Shoes: Where Your Sound Lives
If the dress is the visual signature, the shoes are the sonic engine of flamenco. Those reinforced heels and nails are what let you produce the sharp, cracking sounds that drive a bulerías or soleá. Choosing them carelessly is like a guitarist buying a cheap guitar and wondering why the tone feels flat.
Heel height is the first fork in the road. Most flamenco heels sit between two and three inches, with a tapered or flared profile. Lower heels give you stability and are easier on your ankles when you're drilling footwork for an hour straight. Higher heels change your posture, elongate the leg line, and can add authority to your stage presence — but they demand stronger technique to use safely.
Construction quality is where you really get what you pay for. Cheap flamenco shoes tend to have heels that loosen after a few months, soles that lose their tackiness too fast, and uppers that crease and crack. Look for brands that use nailed heels (not just glued), reinforced toe boxes, and leather soles that you can replace when they wear down. Two well-made pairs will outlast six bargain pairs.
And please — break them in before your performance. New shoes on show night is a recipe for blisters and a ruined evening.
Accessories: Small Details, Big Impact
A bare flamenco outfit works fine technically. But accessories add layers of personality and tradition that audiences notice subconsciously.
The fan (abanico) isn't just for show. In dances like sevillanas or certain alegrías, the fan becomes an extension of your arm — opening, closing, fluttering, and snapping in ways that punctuate the music. If you're going to use one, practice with it. An untrained fan hand looks fumbling, not elegant.
Jewelry should amplify, not compete. Long earrings that catch the light during a head turn. A cuff bracelet that adds weight to your wrist flicks. Keep it cohesive — matching metals, complementary tones. Dangling necklaces can be gorgeous but get tangled in your hair or dress mid-spin. Test everything during rehearsal.
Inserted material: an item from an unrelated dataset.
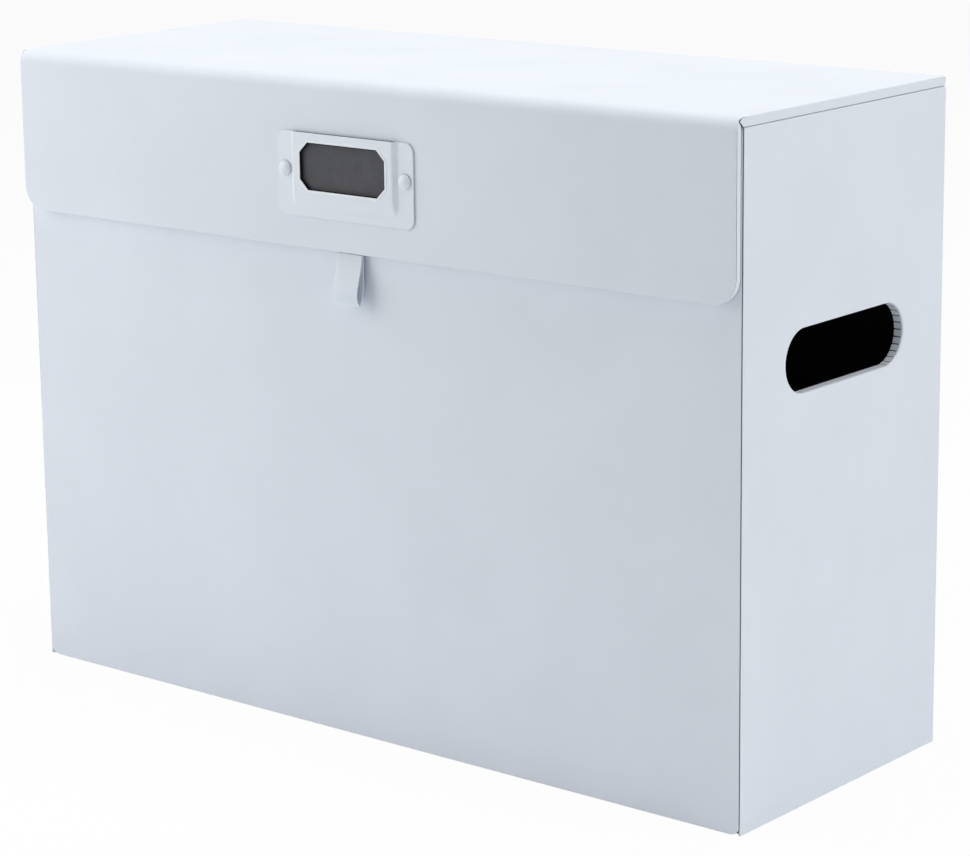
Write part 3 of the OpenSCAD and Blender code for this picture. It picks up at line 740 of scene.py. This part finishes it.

Hair accessories are where tradition meets individual flair. Fresh flowers pinned behind the ear, ornate peinetas (decorative combs), simple ribbon wraps — each signals a different era and mood. The classic look pulls hair up and away from the face and neck, which is practical as much as aesthetic. Sweaty hair plastered to your cheeks during a seguirilla kills the mystique.
Your Outfit Should Feel Like Armor
Here's the thing about flamenco that separates it from most other dance forms: it's emotionally exposed. You're not interpreting music from a distance — you're living inside it, projecting anger, joy, heartbreak, defiance straight at the audience with nothing to hide behind.
What you wear affects how ready you feel to do that. A dancer in clothes that fit right, shoes that sound right, and details that feel like hers — she walks onstage differently. Her posture is different. Her first compás hits harder.
So experiment. Try on different silhouettes. Dance in different heel heights. Wear a color you wouldn't normally pick and see what happens to your movement. The "right" flamenco outfit isn't a formula. It's the one that makes you forget about your clothes entirely and lets you just dance.